Golf is just half the fun here, though. Make sure you stop by the snack shop prior to teeing it up and pick up a bag or two of “fish pellets” at 80 cents each. The river is stocked with trout each season and they have sort of become the local pets of golfers.
“It is like a shark feeding frenzy when you throw that fish food in there,” McKinney said.
“They like Lance crackers, too,” joked Floyd. “They will eat about anything. They just come right up to the bank now when you’re there, looking for their food. You don’t think about fish being like that.
“We’ve got probably the finest quality trout stream in Western North Carolina because we are the first private land the river hits coming out of the national forest, and we have cultivated the stream with trout. It’s neat that our membership (most of which is from Florida and arrives for the spring and summer months) has turned it into a trophy trout stream. It is kind of a tradition now to feed the fish on No. 2 tee box and then at the bridge on No. 15.”
Mount Mitchell offers a variety of stay-and-play packages that include as few as one night of lodging in one of 25 homes for rent or at the resort’s fairway townhomes and condos.
Summer temperatures are usually in the low-to-mid 80s, with mornings dipping into the high 50s.
“That’s a great way to start your golf day,” Floyd said of the cool temps at sunrise.
Chef Teo Glaus from Switzerland has quite a following in the clubhouse restaurant.
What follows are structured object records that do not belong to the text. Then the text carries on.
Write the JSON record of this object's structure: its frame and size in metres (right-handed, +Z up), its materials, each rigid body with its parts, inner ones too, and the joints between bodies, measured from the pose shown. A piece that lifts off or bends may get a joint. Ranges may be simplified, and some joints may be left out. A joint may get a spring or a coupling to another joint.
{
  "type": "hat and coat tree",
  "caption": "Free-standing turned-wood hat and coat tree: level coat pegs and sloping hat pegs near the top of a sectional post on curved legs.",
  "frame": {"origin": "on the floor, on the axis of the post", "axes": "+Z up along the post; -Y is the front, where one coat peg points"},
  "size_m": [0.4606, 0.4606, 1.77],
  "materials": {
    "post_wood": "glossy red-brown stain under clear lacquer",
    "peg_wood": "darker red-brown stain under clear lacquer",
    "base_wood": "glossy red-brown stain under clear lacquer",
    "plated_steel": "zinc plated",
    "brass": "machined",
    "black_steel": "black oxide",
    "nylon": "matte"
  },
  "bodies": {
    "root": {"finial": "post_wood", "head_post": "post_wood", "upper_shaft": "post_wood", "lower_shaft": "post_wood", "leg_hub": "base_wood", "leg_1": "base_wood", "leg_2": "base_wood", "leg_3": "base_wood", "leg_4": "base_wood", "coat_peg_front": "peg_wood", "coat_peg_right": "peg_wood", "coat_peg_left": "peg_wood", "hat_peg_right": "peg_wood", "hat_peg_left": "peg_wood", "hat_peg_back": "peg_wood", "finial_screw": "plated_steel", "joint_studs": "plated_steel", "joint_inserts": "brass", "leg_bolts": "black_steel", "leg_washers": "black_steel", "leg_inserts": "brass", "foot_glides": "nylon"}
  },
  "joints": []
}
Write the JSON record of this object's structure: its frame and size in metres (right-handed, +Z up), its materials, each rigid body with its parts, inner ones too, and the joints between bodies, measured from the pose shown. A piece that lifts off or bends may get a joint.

Of course he serves mountain trout, but the colossal ribeye steak is seasoned to perfection and is a “can’t miss” selection for meat lovers.
The dining views are as captivating as those on the course, the sun setting over the mountain range as you eat.
“We’re surrounded by a national forest and there is a 26,000 acre watershed up above us that feed the South Toe River stream, so it is a pretty special area,” Floyd said. “We have a lot of people who think this is a state-owned facility because there is just not much private land around us. We’ve been here so long and we know the course very well, we know what it takes to run it; we’ve been through the good and the bad of the river, been through the flooding, been through the droughts; been there when the river was a blessing and a nightmare when it has flooded. So, there is good and bad … and we take it all as it is and move on.”
Few golfing venues in North Carolina are as uniquely quaint and consumer friendly, all while offering an artful canvas with each golfing shot.
“We’ve been here in May when there has been snow falling up on the Blue Ridge Parkway and in the fall, which is the most beautiful time of the year,” Collins said. “And we’ll be back again next year.”